# Question for those of you with 8GB?



## UnfedBear67 (Jul 31, 2011)

Im looking to buy a Nexus 7 would really want a 16GB but with time restrictions i might need to go 8GB so i can have it. My question is how is the 8GB holding up? (i dont store much on my device music wise since i have my GNex) How much memory is actually set aside for the user what is the number you started off with?

Sent from my Transformer Prime TF201 using RootzWiki


----------



## Smcdo123 (Jun 7, 2011)

One review I saw said 2-3 GB are used right off the start. Not exactly sure how much but if you put an HD movie and some high quality games your going to chew that up real quick.

Sent from my Galaxy Nexus using RootzWiki


----------



## rolandct (Jun 14, 2011)

Unless you're going to go heavy into offline media the 8 GB is fine. Just only keep movies downloaded temporarily when you need it offline and you'll probably be fine. I have one of each (for different uses) and am glad I got a 8 GB for the one that's going to be used just for apps/games. Really doubt I'll need more space for that one. I have 5.3 GB free with a few games loaded after deleting the local copy of the Transformers movie.

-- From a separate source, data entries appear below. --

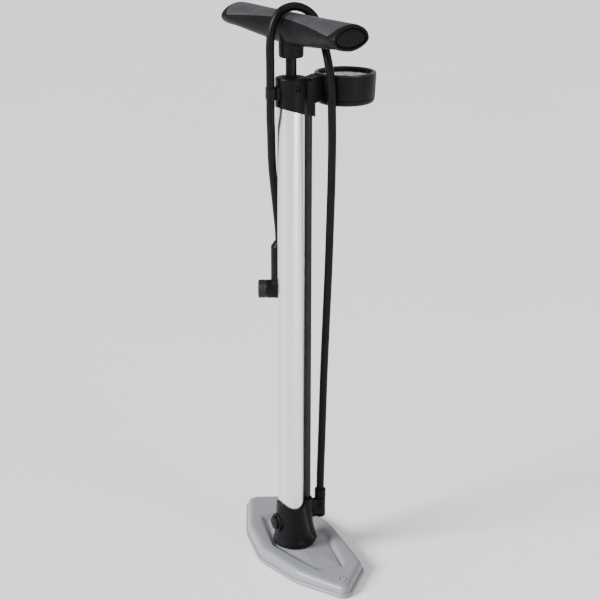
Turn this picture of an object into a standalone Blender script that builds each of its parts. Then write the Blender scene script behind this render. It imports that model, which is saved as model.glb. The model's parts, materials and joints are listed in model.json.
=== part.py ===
"""Floor bike pump: moulded foot, alloy barrel, T handle, gauge on an arm and a hose parked over the handle.

The barrel's axis is the world Z axis and the foot stands on Z = 0. The foot is long in X.
The gauge, the air-tube channel and the hose outlet are on the +Y side, the hose clip is on the -Y side.
"""

import math

import bmesh
import bpy
import numpy as np
from mathutils import Matrix, Vector

# Driving dimensions, in metres
GAP = 0.0003  # between pieces that touch
RUN = 0.0004  # round a piece that slides or turns

BARREL_R = 0.0150
BARREL_BORE = 0.01375
BARREL_FOOT = 0.0458
BARREL_TOP = 0.5600

ROD_R = 0.0060
ROD_FOOT = 0.0610
ROD_TOP = 0.6200

SOLE_H = 0.0050
SHELL_WALL = 0.0024
CREST_Z = 0.0172  # the foot's rim at its middle, and how far it drops to the tips
CREST_DROP = 0.0042
TIP_X = 0.1215

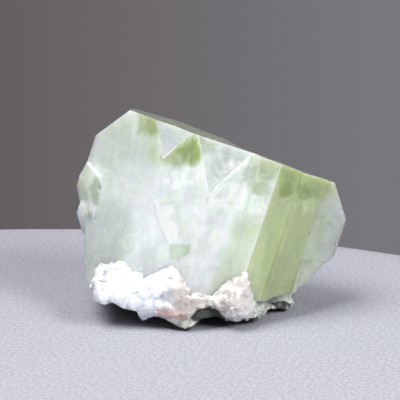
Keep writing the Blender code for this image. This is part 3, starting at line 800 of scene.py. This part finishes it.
def stilbite_material():
    """White blades, bluish on the left, pink low down and duller between crust and tuft."""
    nodes = Nodes(bpy.data.materials.new("stilbite_pearl"))
    place = nodes.frame_place(PICTURE)
    parts = nodes.add("SeparateXYZ", {"Vector": place}).outputs
    across, up = parts[0], parts[2]
    cloud = nodes.noise(place, 0.4, 3.0, 0.5)
    grain = nodes.noise(place, 2.6, 4.0, 0.65)
    height = nodes.swing(up, cloud, 4.0)
    low = nodes.times(nodes.step(height, -25.4, -26.6), nodes.step(across, -11.5, -9.5))
    low = nodes.times(low, nodes.step(across, -2.5, -4.5))
    foot = nodes.step(height, -27.8, -28.8)
    blue = nodes.step(nodes.plus(across, nodes.times(cloud, 6.0)), -2.0, -7.0)
    colour = nodes.mix(blue, (0.67, 0.645, 0.62), (0.78, 0.82, 0.885))
    between = nodes.times(nodes.step(across, -6.5, -4.0), nodes.step(across, 2.6, 1.4))
    pits = nodes.step(grain, 0.55, 0.35)
    for share, shade in ((nodes.times(between, 0.95), (0.52, 0.48, 0.44)),
                         (nodes.times(low, 0.8), (0.74, 0.50, 0.45)),
                         (nodes.times(foot, low), (0.55, 0.56, 0.52)),
                         (nodes.times(pits, 0.35), (0.66, 0.63, 0.60))):
        colour = nodes.mix(share, colour, shade)
    normal = nodes.bump(grain, 0.0003, 0.6)
    return nodes.finish(Base_Color=colour, Roughness=0.42, Normal=normal, Subsurface_Weight=1.0,
                        Subsurface_Radius=(1.0, 0.95, 0.9), Subsurface_Scale=0.003)


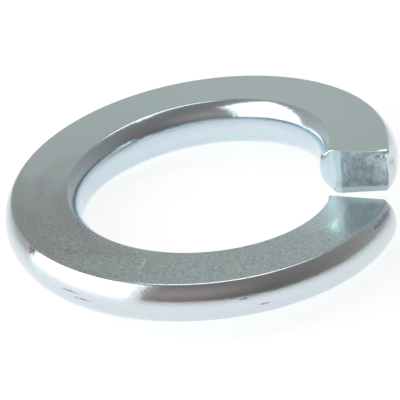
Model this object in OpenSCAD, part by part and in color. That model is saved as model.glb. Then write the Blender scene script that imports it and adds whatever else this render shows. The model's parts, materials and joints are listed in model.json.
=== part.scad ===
// Spring lock washer for a 20 mm bolt: one left-hand turn of spring steel bar, barrel-sided by coiling,
// sheared off at both ends so that the ends stand one thickness apart and bite when the nut is tightened.
// The axis of the bore is +Z and the split is at +X. The lower end lies on the -Y side of the split.

/* [Ring] */
// Outer diameter over the bulged rim
outer_d = 33.6; // [30:0.1:40]
// Bore diameter, at the narrow land that the winding arbor left
bore_d = 20.5; // [17:0.1:23]
// Thickness of the bar at the bore, where coiling squeezed it thicker
inner_t = 4.15; // [3.6:0.05:5]
// Thickness of the bar at the rim, where coiling stretched it thinner
outer_t = 3.55; // [3:0.05:4.4]

/* [Section] */
// How far the bore side stands out beyond the corners of the flats
inner_bulge = 1.1; // [0.5:0.05:1.3]
// How far the rim side stands out beyond the corners of the flats
outer_bulge = 0.75; // [0.4:0.05:1.1]
// Radius that breaks the corners between the flats and the bulged sides
corner_r = 0.3; // [0.1:0.05:0.5]
// Depth to which the arbor flattened the crest of the bore side
land_depth = 0.05; // [0.03:0.01:0.1]

/* [Helix] */
// How far one full turn climbs
coil_rise = 4.1; // [2:0.05:5.5]

/* [Cut ends] */
// Width of the split at the bore-side corners, where it is narrowest
split_w = 0.3; // [0.1:0.05:1]
// Angle at which the two cut faces open towards the rim
splay = 6.5; // [2:0.5:16]
// How deep the shear rolled over the bore side of the upper end, past its bulge and at mid thickness
bore_roll_depth = 0.35; // [0.1:0.05:0.7]
// Length of the bore side that is rolled over
bore_roll_len = 0.9; // [0.5:0.1:2]
// Lean of that roll-over, which is deeper at the top of the bar than at the bottom
bore_roll_lean = 8; // [0:0.5:10]
// How deep the shear rolled over the rim side of the lower end
rim_roll_depth = 0.35; // [0.1:0.05:0.7]
// Length of the rim side that is rolled over
rim_roll_len = 2; // [0.5:0.1:4]

/* [Hidden] */

// Facets along the plain part of the turn, in each rolled end, round each corner and over each bulge
turn_steps = 128;
roll_steps = 6;
corner_steps = 3;
bulge_steps = 10;
// Share of a bulge that stays at the end of a full roll-over
bulge_left = 0.12;
// Arc at each end over which the rings swing from radial to the angle of the cut face
swing = 24;
// Margin by which the bore cutter runs past both flats
past = 1;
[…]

The 16 GB one is for syncing up all types of media offline.


----------



## dadsterflip (Jul 16, 2011)

Well I got the 16g and just with apps that came with it. Basically I had 13-14 g space left. So I assume 8g after everything would have 5-6 gig or space.

Sent from my Galaxy Nexus using Tapatalk 2


----------



## hedsick (Jun 28, 2011)

On my 8GB, i have right at 5.9gb available at stock.


----------



## UnfedBear67 (Jul 31, 2011)

Thank you, I think I'm going to keep looking for a 16gb just to be safe. I keep a lot of stuff on the "cloud" just so I can get at it everywhere so of I can't find a 16gb think I with be fine with 8gb.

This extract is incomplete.